Data supplied
◇ ◇ ◇ ◇ ◇ ◇ ◇
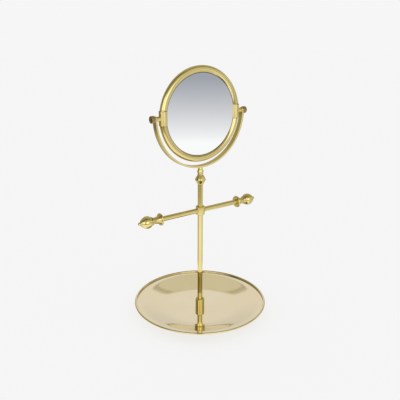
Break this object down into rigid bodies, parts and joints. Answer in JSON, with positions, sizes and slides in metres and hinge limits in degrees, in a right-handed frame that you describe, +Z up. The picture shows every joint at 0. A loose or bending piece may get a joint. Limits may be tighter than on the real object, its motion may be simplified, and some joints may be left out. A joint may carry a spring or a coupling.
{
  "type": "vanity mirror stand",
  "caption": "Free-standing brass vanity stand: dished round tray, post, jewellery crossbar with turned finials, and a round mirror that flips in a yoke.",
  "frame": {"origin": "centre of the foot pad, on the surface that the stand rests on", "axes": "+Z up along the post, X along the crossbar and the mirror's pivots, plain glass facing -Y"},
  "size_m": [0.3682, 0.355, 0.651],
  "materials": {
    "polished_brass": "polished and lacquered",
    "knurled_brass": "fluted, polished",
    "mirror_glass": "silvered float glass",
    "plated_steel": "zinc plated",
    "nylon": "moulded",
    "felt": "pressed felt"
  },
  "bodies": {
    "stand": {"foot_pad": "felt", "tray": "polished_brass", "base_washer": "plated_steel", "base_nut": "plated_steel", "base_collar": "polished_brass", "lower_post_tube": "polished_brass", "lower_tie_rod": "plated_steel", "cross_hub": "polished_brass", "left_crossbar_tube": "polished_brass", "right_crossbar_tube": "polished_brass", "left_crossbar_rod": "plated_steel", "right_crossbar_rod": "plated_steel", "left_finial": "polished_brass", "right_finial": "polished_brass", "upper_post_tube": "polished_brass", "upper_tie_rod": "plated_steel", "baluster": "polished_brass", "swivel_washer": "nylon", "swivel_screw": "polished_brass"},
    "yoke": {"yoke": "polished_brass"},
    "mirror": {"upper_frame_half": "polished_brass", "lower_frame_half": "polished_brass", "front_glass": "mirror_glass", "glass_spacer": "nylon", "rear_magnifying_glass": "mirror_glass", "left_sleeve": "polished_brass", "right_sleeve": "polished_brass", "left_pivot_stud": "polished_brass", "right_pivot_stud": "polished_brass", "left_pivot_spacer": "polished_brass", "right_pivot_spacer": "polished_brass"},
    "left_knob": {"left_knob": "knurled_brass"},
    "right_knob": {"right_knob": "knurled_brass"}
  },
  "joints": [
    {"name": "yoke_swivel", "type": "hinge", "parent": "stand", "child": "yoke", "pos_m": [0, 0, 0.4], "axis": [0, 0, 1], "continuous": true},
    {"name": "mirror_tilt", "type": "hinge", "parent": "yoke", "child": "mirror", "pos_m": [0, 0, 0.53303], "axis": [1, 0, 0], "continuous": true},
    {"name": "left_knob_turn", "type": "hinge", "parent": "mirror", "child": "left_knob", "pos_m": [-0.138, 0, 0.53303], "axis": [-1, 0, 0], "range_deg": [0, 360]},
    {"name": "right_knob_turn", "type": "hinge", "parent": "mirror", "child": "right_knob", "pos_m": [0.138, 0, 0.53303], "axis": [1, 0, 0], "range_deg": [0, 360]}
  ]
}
◇ ◇ ◇ ◇ ◇ ◇ ◇
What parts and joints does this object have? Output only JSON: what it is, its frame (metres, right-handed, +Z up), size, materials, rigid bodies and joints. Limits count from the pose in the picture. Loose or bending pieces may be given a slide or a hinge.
◇ ◇ ◇ ◇ ◇ ◇ ◇
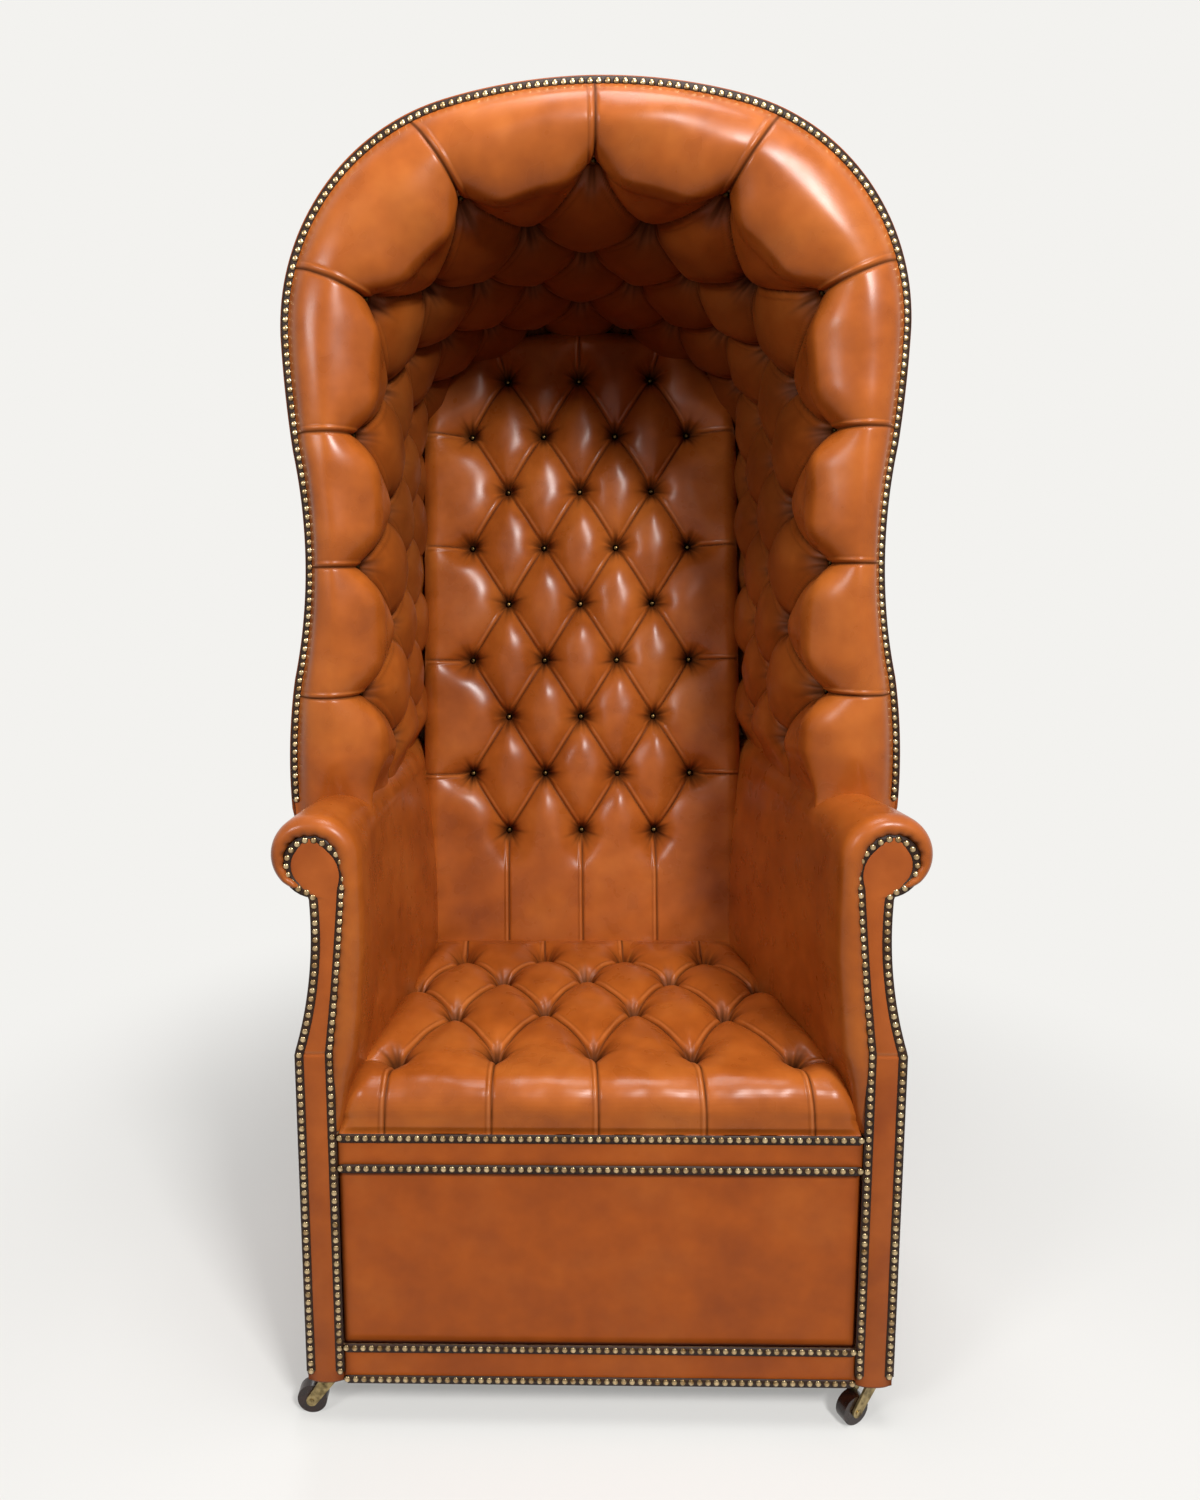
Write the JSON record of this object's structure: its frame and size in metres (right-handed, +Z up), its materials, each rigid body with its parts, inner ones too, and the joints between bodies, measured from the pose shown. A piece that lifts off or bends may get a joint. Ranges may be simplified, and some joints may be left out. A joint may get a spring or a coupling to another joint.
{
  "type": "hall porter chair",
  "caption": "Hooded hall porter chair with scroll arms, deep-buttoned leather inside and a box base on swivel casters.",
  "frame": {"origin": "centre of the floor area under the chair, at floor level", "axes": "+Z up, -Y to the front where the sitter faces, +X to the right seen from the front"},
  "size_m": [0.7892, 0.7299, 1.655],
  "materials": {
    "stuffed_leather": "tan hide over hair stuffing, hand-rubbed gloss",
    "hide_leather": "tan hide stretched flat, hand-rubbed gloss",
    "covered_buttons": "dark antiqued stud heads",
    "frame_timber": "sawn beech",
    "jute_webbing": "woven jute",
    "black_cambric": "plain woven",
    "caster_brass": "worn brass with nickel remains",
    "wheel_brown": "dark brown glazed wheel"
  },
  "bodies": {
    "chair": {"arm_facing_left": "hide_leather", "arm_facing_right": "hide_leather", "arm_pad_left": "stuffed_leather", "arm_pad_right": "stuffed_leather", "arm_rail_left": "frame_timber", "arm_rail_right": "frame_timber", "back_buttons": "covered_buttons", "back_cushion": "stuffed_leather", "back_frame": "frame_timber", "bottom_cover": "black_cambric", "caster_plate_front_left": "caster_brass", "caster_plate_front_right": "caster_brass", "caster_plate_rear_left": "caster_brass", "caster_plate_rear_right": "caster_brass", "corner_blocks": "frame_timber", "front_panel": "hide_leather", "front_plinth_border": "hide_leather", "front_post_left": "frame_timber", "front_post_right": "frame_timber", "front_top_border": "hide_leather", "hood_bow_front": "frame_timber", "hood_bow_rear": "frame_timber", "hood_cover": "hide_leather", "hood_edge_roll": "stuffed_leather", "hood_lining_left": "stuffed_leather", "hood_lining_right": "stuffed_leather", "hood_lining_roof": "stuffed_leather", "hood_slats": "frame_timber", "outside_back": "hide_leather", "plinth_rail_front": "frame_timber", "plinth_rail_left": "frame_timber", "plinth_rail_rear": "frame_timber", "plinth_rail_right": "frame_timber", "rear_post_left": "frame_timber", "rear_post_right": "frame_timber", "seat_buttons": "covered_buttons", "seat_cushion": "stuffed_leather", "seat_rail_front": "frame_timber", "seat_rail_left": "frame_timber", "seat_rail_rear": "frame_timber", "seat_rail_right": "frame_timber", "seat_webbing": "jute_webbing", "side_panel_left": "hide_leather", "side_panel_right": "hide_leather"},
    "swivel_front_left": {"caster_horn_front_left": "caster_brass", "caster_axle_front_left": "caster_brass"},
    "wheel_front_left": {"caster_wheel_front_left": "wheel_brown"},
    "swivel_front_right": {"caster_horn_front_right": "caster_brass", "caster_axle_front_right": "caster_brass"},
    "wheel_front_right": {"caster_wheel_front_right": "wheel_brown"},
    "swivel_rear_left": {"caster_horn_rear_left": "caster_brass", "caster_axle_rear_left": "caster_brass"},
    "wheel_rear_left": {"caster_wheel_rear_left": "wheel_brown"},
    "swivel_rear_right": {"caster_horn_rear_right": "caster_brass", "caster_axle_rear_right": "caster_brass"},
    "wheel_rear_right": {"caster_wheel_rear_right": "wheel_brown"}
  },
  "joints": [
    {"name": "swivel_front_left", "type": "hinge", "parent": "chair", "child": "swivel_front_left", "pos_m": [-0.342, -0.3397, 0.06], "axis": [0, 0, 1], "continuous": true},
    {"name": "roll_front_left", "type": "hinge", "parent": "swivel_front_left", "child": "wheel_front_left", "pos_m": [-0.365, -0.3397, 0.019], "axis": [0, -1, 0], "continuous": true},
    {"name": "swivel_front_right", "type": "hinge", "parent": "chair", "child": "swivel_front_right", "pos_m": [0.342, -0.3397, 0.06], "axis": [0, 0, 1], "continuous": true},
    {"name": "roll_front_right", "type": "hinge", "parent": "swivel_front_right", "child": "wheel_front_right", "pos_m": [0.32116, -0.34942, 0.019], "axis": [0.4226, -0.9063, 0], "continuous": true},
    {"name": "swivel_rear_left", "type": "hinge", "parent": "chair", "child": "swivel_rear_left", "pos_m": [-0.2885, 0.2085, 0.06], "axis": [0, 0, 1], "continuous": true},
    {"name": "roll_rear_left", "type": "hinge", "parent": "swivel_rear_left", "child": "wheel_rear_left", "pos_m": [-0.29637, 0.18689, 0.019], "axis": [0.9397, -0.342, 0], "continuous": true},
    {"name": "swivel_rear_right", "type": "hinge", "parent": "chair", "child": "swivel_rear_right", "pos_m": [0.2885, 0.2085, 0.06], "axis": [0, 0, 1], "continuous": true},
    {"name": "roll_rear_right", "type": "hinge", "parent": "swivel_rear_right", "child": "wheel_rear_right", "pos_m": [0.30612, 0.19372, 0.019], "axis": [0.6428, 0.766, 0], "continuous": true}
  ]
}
◇ ◇ ◇ ◇ ◇ ◇ ◇
Your task
Go through the entries and return each line where the word "parts" appears.

Full answer
Break this object down into rigid bodies, parts and joints. Answer in JSON, with positions, sizes and slides in metres and hinge limits in degrees, in a right-handed frame that you describe, +Z up. The picture shows every joint at 0. A loose or bending piece may get a joint. Limits may be tighter than on the real object, its motion may be simplified, and some joints may be left out. A joint may carry a spring or a coupling.
What parts and joints does this object have? Output only JSON: what it is, its frame (metres, right-handed, +Z up), size, materials, rigid bodies and joints. Limits count from the pose in the picture. Loose or bending pieces may be given a slide or a hinge.
Write the JSON record of this object's structure: its frame and size in metres (right-handed, +Z up), its materials, each rigid body with its parts, inner ones too, and the joints between bodies, measured from the pose shown. A piece that lifts off or bends may get a joint. Ranges may be simplified, and some joints may be left out. A joint may get a spring or a coupling to another joint.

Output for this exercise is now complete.